In-Line Inspection Data
The agency also claims Plains failed to detect and mitigate the corrosion, in that its in-line inspection (ILI) tool and later data analysis “did not characterize the extent and depth of the external corrosion accurately.”
As part of the investigation, PHMSA brought in an independent ILI expert to review ILI data for the lines, as well as an independent metallurgical expert to review the condition of the pipeline in the area where it failed. The metallurgical expert also oversaw excavation along several areas of Line 901 and 903 to compare defects detected by the ILI analysis to the actual condition of the pipeline upon excavation.
In reviewing the operator's ILI results, including the ILI conducted two weeks prior to the pipeline failure, the agency found instances where the inspection tool did not accurately determine the degree of corrosion occurring in the lines.

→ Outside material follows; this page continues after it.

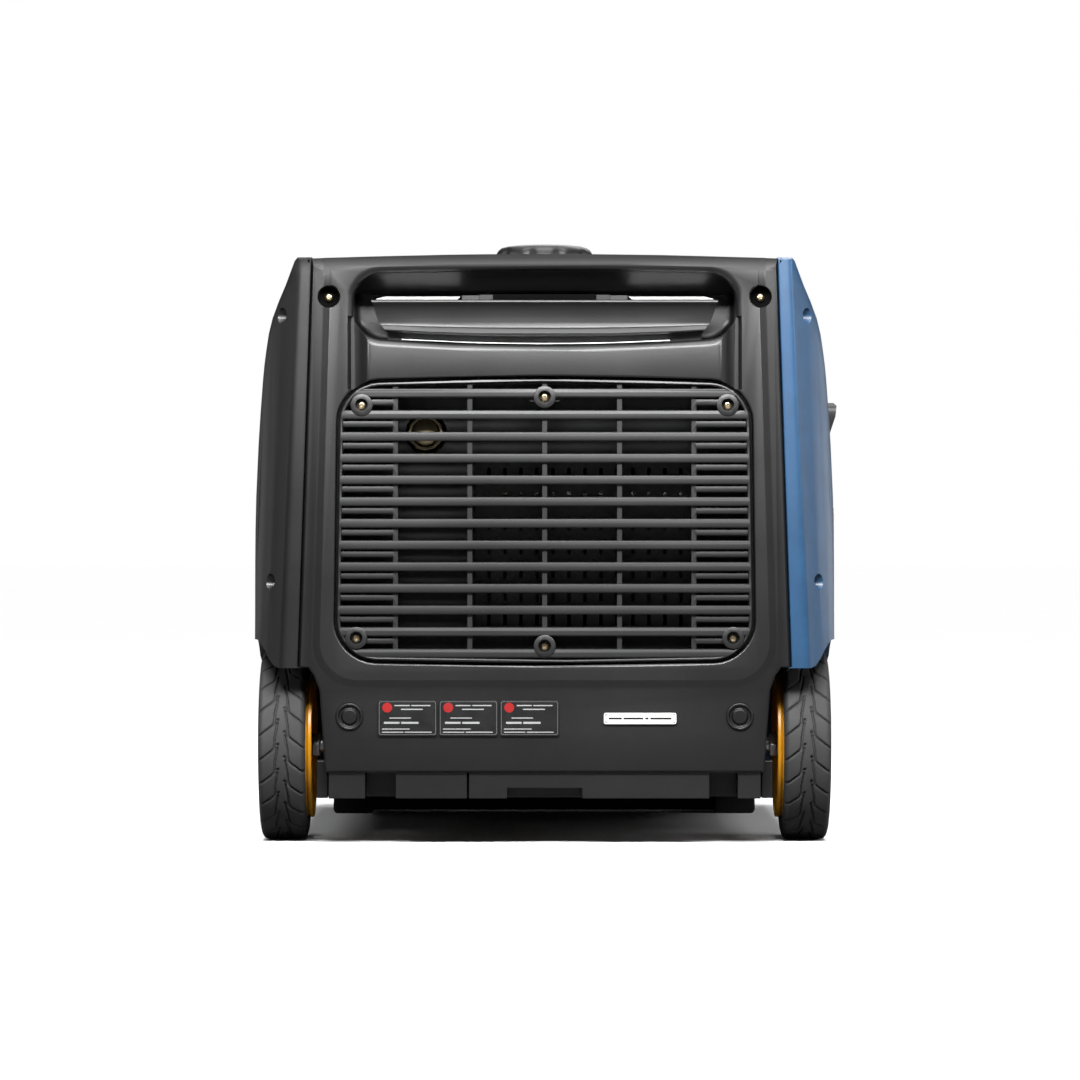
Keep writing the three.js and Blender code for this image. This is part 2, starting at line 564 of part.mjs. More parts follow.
const CAP_TOP_Z = 491.3;
const capGroup = new THREE.Group();
generator.add(capGroup);
const cap = turnedZ([
  [0, 480], [NECK_RADIUS + 2, 480], [NECK_RADIUS + 2, 470], [CAP_RADIUS, 470], [42.3, 484.4],
  [36.3, 489.4], [20, 490.9], [0, CAP_TOP_Z],
]).subtract(drumZ(13, CAP_TOP_Z - 4.3, 500));
piece('fuel_cap', cap, DARK, [0, 0, 0], [0, 0, 0], capGroup);
const ventLever = drumZ(12.5, CAP_TOP_Z - 4, CAP_TOP_Z - 2.2, 0, 0, 16)
  .add(block(-11, 11, -2.5, 2.5, CAP_TOP_Z - 3, CAP_TOP_Z - 0.4));
piece('fuel_cap_vent_lever', ventLever, DARK, [0, 0, 0], [0, 0, 0], capGroup);

// ---- Control panel ---------------------------------------------------------------------------
const PLATE_X = 217;          // back of the plate
const PLATE_FRONT = 221;
const OUTLETS = { small: [-86, 250], large: [98, 250] };
const BUTTONS = {
  start_button: [-92, 345, 11], breaker_button_ac: [62, 300, 7], breaker_button_dc: [84, 300, 7],
};
const ROCKER = [-58, 345];

function controlPanel() {
  const frame = alongX(roundedRect(CY0 + 0.6, CY1 - 0.6, CZ0 + 0.6, CZ1 - 0.6, CC), PLATE_X, 224)
    .subtract(alongX(roundedRect(CY0 + 6, CY1 - 6, CZ0 + 6, CZ1 - 6, CC - 5), PLATE_FRONT, 230));
  const guideBush = drumX(9, PLATE_X - 8, PLATE_FRONT + 3, 0, GRIP_Z);
  let panel = frame.add(guideBush).subtract(drumX(3.6, 200, 240, 0, GRIP_Z, 10));
  panel = panel.subtract(drumX(7.5, 200, 240, 0, DIAL_Z));
  for (const [y, z] of Object.values(OUTLETS)) panel = panel.subtract(drumX(20, 200, 240, y, z, 16));
  for (const [y, z, radius] of Object.values(BUTTONS)) {
    panel = panel.subtract(drumX(radius + 0.4, 200, 240, y, z));
  }
  const [ry, rz] = ROCKER;
  return panel.subtract(block(200, 240, ry - 8.5, ry + 8.5, rz - 12.5, rz + 12.5));
}
piece('control_panel', controlPanel(), DARK);

// Outlets sit in round holes, with a sprung cover hinged along the top.
for (const [size, [y, z]] of Object.entries(OUTLETS)) {
  let outlet = drumX(19.6, -32, 5, 0, 0, 16).add(drumX(23, PLATE_FRONT - PLATE_X + GAP, 6, 0, 0, 16));
  const slots = size === 'small' ? [[-6.5, 3], [6.5, 3]] : [[-9, 2], [9, 2], [0, 11]];
  for (const [sy, sz] of slots) outlet = outlet.subtract(block(-4, 7, sy - 1.2, sy + 1.2, sz - 4, sz + 4));
  outlet = outlet.subtract(drumX(2.6, -4, 7, 0, -8, 8));
  piece(`outlet_${size}`, outlet, DARK, [PLATE_X, y, z]);
  const flap = alongX(roundedRect(-27, 27, -52, 0, 8), 0, 3);
  piece(`outlet_cover_${size}`, flap, RUBBER, [PLATE_FRONT + 3, y, z + 26]);
}

for (const [name, [y, z, radius]] of Object.entries(BUTTONS)) {
  const button = drumX(radius, -6, 6).add(drumX(radius + 2.5, -8, -5.5));
  piece(name, button, name === 'start_button' ? ORANGE : DARK, [PLATE_X + 1, y, z]);
}

const rockerSection = outline([[-5, -11.5], [2.4, -11.5], [1, 0], [4.4, 11.5], [-5, 11.5]]);
const rockerBody = alongY(rockerSection, -7.8, 7.8).intersect(drumY(12.3, -8, 8, -1, 0, 20));
piece('eco_rocker', rockerBody, BLACK, [PLATE_FRONT, ...ROCKER]);

// Engine dial: a skirted knob with a wedge-shaped finger bar, on a spindle through the plate.
const dialX = PLATE_FRONT + GAP;
const dialReach = CONTROL_REACH - dialX;
const dialKnob = turnedX([[0, -16], [6.8, -16], [6.8, 0], [24, 0], [24, 4], [21, 8], [0, 8]], 16)
  .add(alongY(outline([[6, -9], [dialReach - 4.5, -3.4], [dialReach, -0.7], [dialReach, 0.7],
    [dialReach - 4.5, 3.4], [6, 9]]), -21, 21));
piece('engine_dial', dialKnob, ORANGE, [dialX, 0, DIAL_Z]);

// ---- Recoil starter --------------------------------------------------------------------------
const gripSection = outline([
  [225, 356.5], [243.5, 356.5], [CONTROL_REACH, 354], [245, 345],
  [237, 321], [231, 317.6], [226, 318.5], [224.4, 326],
]);
const grip = alongY(gripSection, -44, 44).intersect(alongX(roundedRect(-44, 44, 316, 358, 9), 220, 250))
  .subtract(drumX(3.2, 220, 235, 0, GRIP_Z, 8));
piece('recoil_grip', grip, BLACK);
piece('starter_rope_lead', drumX(2.6, 96, 234.5, 0, GRIP_Z, 8), ROPE);

const starter = new THREE.Group();
starter.position.set(0, CRANK_Y, CRANK_Z);
generator.add(starter);
const starterHousing = turnedX([
  [0, 128], [9, 128], [9, 150], [84, 150], [86, 105], [89, 105], [89, 154], [60, 158], [0, 160],
]).subtract(block(110, 145, -20, 20, 80, 95));
piece('recoil_housing', starterHousing, BLACK, [0, 0, 0], [0, 0, 0], starter);
const pulley = turnedX(closed([
  [9.4, 130], [44, 130], [44, 132], [37, 133], [37, 139], [44, 140], [44, 142], [9.4, 142],
]), 16);
piece('recoil_pulley', pulley, DARK, [0, 0, 0], [0, 0, 0], starter);
const coil = turnedX(closed([[37.4, 133.5], [43, 133.5], [43, 138.5], [37.4, 138.5]]), 16);
piece('starter_rope_coil', coil, ROPE, [0, 0, 0], [0, 0, 0], starter);

// ---- Engine ----------------------------------------------------------------------------------
const engine = new THREE.Group();
engine.position.set(0, CRANK_Y, CRANK_Z);
generator.add(engine);
const CRANK_RADIUS = 11;
const caseSection = outline([
  [-55, -70], [-45, -85], [55, -85], [65, -70], [65, 35], [50, 55], [0, 66], [-40, 60], [-58, 30],
]);
// The cylinder leans towards the exhaust end; this is its own frame, along -Y before it is tilted.
const tilted = (shape) => shape.rotate([-THREE.MathUtils.radToDeg(CYLINDER_TILT), 0, 0]);
const CASE_MOUTH = 66;        // distance from the crankshaft to the cylinder's foot
const crankcase = alongX(caseSection, -70, 55)
  .subtract(tilted(block(-60, 60, -200, -CASE_MOUTH + GAP + 6, -60, 60)))
  .subtract(drumX(CRANK_RADIUS + 0.6, -90, 90));
piece('engine_crankcase', crankcase, ALUMINIUM, [0, 0, 0], [0, 0, 0], engine);

let barrel = block(-34, 34, -132, -CASE_MOUTH + 5, -34, 34);
for (let i = 0; i < 6; i++) {
  const y = -74 - i * 10;
  barrel = barrel.add(block(-48, 48, y - 3.5, y, -46, 46));
}
piece('engine_cylinder', barrel.subtract(drumY(26, -140, 0, 0, 0, 16)), ALUMINIUM,
  [0, 0, 0], [-CYLINDER_TILT, 0, 0], engine);
let head = block(-42, 42, -172, -132 - GAP, -42, 42);
for (let i = 0; i < 4; i++) {
  const x = -45 + i * 28;
  head = head.add(block(x, x + 4, -176, -134, -48, 48));
}
head = head.subtract(drumZ(8.3, 20, 60, 0, -152, 12));
piece('cylinder_head', head, ALUMINIUM, [0, 0, 0], [-CYLINDER_TILT, 0, 0], engine);
const sparkPlug = turnedZ([[0, 22], [8, 22], [8, 52], [11, 52], [11, 60], [7, 62], [7, 82], [0, 84]], 12);
piece('spark_plug', sparkPlug, STEEL, [0, -152 * Math.cos(CYLINDER_TILT), 152 * Math.sin(CYLINDER_TILT)],
  [-CYLINDER_TILT, 0, 0], engine);

const crank = turnedX([[0, -82], [9, -82], [CRANK_RADIUS, -78], [CRANK_RADIUS, 122], [0, 122]], 16);
piece('crankshaft', crank, STEEL, [0, 0, 0], [0, 0, 0], engine);
const stator = turnedX(closed([[14, 55.3], [40, 55.3], [44, 62], [60, 62], [60, 90], [14, 90]]), 16);
piece('alternator_stator', stator, COPPER, [0, 0, 0], [0, 0, 0], engine);
const rotor = turnedX(closed([
  [CRANK_RADIUS + GAP, 94], [62, 94], [64, 60], [78, 60], [78, 100], [CRANK_RADIUS + GAP, 100],
]));
piece('flywheel_rotor', rotor, STEEL, [0, 0, 0], [0, 0, 0], engine);
let fan = turnedX(closed([
  [CRANK_RADIUS + GAP, 100 + GAP], [76, 100 + GAP], [76, 103], [CRANK_RADIUS + GAP, 103],
]), 16);
for (let i = 0; i < 8; i++) {
  const blade = block(102, 119, -1.5, 1.5, 34, 74).rotate([i * 45, 0, 0]);
  fan = fan.add(blade);
}
piece('cooling_fan', fan, DARK, [0, 0, 0], [0, 0, 0], engine);

for (const [name, y] of [['rear', -30], ['front', 52]]) {
  const mount = block(-60, 45, y - 14, y + 14, 61 + GAP, CRANK_Z - 85 - GAP);
  piece(`engine_mount_${name}`, mount, RUBBER);
}

// ---- Exhaust ---------------------------------------------------------------------------------
piece('muffler', alongX(roundedRect(-262, -194, 172, 300, 28), -50, 118, 5), HOT_STEEL);
const shield = block(-55, 123, -278, -266, 167, 305).subtract(block(-60, 130, -276.6, -260, 168.4, 303.6));
piece('muffler_heat_shield', shield, HOT_STEEL);
// the black wall round the muffler, which shuts the engine bay off behind the grille
const shroud = block(-172, 172, -264, -260, 134, 372)
  .subtract(block(-53, 121, -270, -250, 169, 303)).subtract(drumY(16.5, -270, -250, -94.5, 326, 16));
piece('exhaust_shroud', shroud, BLACK);
const pipeRoute = new THREE.CatmullRomCurve3([
  [-50 - GAP, -226, 270], [-72, -226, 271], [-92, -229, 284],
  [-94.5, -238, 310], [-94.5, -256, 325], [-94.5, -281, 326],
].map((point) => new THREE.Vector3(...point)));
const pipeSection = new THREE.Shape().absarc(0, 0, 11, 0, 2 * Math.PI);
const pipeSweep = { steps: 10, curveSegments: 5, extrudePath: pipeRoute };
const pipe = solid(new THREE.ExtrudeGeometry(pipeSection, pipeSweep))
  .add(drumY(14, -281.5, -262, -94.5, 326))
  .subtract(block(-51, -40, -250, -200, 240, 300));
piece('exhaust_outlet', pipe.subtract(drumY(11.5, -285, -270, -94.5, 326)), HOT_STEEL);

// ---- Intake and electrics --------------------------------------------------------------------
piece('air_filter_box', alongX(roundedRect(-186, -72, 208, 306, 12), -186, -106, 4), BLACK);
const carburettor = drumX(17, -105.5, -48.5, -128, 249, 14).subtract(drumX(11, -110, -80, -128, 249, 12))
  .add(block(-88, -62, -145, -111, 226, 246));
piece('carburettor', carburettor, ALUMINIUM);

const fins = [];
const FIN_PITCH = 16;
for (let x = -112; x <= 112 - FIN_PITCH / 2; x += FIN_PITCH) {
  fins.push([x, 236], [x + 4, 236], [x + 4, 214], [x + FIN_PITCH, 214]);
}
const inverterSection = outline([[-116, 172], [116, 172], [116, 214], ...fins.reverse(), [-116, 214]]);
const inverter = alongZ(inverterSection, 72, 205);
piece('inverter_module', inverter, ALUMINIUM);
const battery = alongZ(roundedRect(-164, -92, 52, 148, 4), 61 + GAP, 152, 2)
  .add(drumZ(5, 150, 160, -150, 66, 8)).add(drumZ(5, 150, 160, -106, 66, 8));
piece('battery', battery, DARK);

// The controls stand out on one side only, so the housing is set over by half of that: the origin
// is then under the middle of the whole object.
generator.position.x = -(CONTROL_REACH - HALF_WIDTH) / 2;

export default generator;
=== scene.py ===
"""Looks for a portable inverter generator: moulded shells, grille, wheels, controls and engine.

Lengths in the helpers are millimetres in the housing's own frame (its middle is X = 0, the
exhaust end faces -Y, the floor is Z = 0). as_frame() turns them into the row frame's metres.
"""
import json
import math

import bmesh
import bpy
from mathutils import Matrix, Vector


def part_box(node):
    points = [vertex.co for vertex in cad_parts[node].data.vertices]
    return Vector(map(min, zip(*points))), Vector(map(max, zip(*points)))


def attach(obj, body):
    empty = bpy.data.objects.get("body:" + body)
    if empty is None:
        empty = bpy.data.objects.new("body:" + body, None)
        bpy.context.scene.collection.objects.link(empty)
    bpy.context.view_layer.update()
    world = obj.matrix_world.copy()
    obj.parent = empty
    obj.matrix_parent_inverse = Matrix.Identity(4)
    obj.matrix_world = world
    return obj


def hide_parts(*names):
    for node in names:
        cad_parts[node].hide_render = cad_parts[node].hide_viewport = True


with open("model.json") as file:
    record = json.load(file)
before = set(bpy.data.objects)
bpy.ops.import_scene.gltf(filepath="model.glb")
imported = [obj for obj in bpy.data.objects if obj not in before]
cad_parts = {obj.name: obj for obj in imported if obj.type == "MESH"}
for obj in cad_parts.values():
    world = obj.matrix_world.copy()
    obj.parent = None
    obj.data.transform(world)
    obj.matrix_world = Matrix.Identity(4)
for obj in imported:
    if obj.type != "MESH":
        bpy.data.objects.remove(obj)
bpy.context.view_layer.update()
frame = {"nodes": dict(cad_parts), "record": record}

MM = 0.001
nodes = frame["nodes"]
cover_low, cover_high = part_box("top_cover")
HOUSING_X = (cover_low.x + cover_high.x) / 2
SIDES = ((-1, "left"), (1, "right"))


def as_frame(point):
    return Vector((point[0] * MM + HOUSING_X, point[1] * MM, point[2] * MM))


def added(obj):
    bpy.context.scene.collection.objects.link(obj)
    return obj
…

The discrepancies between the tool measurement and the actual corrosion were as much as 40 percent in the area where Line 901 failed, it said.
PHMSA's investigation found that the operator failed to properly analyze the ILI tool data and that a different ILI tool type could have provided more accurate information to assess the type of corrosion occurring on Line 901.
According to the report, the site of the failure was within 6 feet of a corrosion anomaly that was exposed and repaired after a 2012 ILI survey. Evidence of corrosion and degraded coating systems was found between the 2012 repair site and the 2015 rupture site. Plains did not excavate the anomaly that failed, PHMSA said.
"This report confirms our preliminary findings on the cause of this incident, and reveals that the operator failed on multiple levels to prevent, detect and respond to this incident,” said PHMSA Administrator Marie Therese Dominguez.
“Now that we have completed our investigation, we will focus on enforcement options, she added. "While we will continue to work with other Federal and State agencies on civil and criminal actions, the bottom line is this pipeline will not be allowed to operate until we are satisfied that all of its safety issues have been appropriately addressed."